McCurdy is not Thomas Mulcair.
Mulcair was generally seen as a staid centrist in the election, playing it a bit safe. And while I’ve argued that’s not entirely fair in light of the facts, and that his aggressive position in debates often belied that claim, McCurdy is a completely different beast.
A young radical from the start, McCurdy was involved in student activism, and graduated up to being a union leader in the FFAW. He’s been a consistent working class friend all his life, has not shied from the rhetoric and politics of progressivism. (Even if he occasionally couches things in terms our contemporary neoliberal politics understand, that’s part of being a good speaker — talking in a way people understand in the here and now.)
It’s a progressive team, the bulk of which is represented by women and young people…

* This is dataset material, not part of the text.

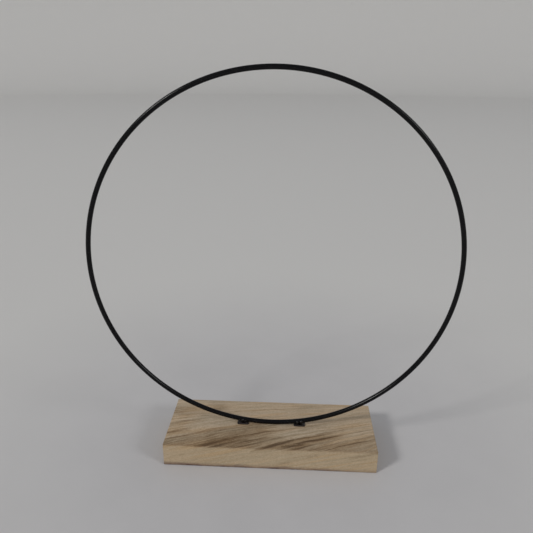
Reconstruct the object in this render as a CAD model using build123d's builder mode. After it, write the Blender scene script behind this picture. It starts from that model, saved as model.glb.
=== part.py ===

When you listen to McCurdy he comes off as a natural speaker with wit and down-to-earth charm, something Mulcair never had a hang of.
But McCurdy is not the whole package — the NDP’s roster is diverse and representative. From young, energetic candidates like Lukas Norman, who are ready to bring the issues of struggling young adults entering a bleak workforce with little to no prospects, to familiar and beloved candidates like Gerry Rogers, who can be counted upon to champion the interests of women and the impoverished. It’s a progressive team, the bulk of which is represented by women and young people, eschewing the usual demographic of wealthy old white men who make up the vast majority of the other two parties.
If you’re a radical, it’s not the revolution you want, but a step towards giving people the class consciousness they need. If you’re a progressive of any stripe, the provincial NDP is a great start this election, bold and in touch enough to understand the issues at a level the usual political class is oblivious to due to issues of wealth and age.
Win or lose, a vote for them will mean a better shake for those who need it most, to give them a greater voice in policy, and maybe even actual change that improves the lives of many. Not to mention, it will keep all political parties from becoming complacent in their power, assured that the Liberal-Conservative game of ping-pong will continue. The fear that they might at some point lose is worth a lot in and of itself. And it’s an opportunity to grow activism from the left, which is sorely needed.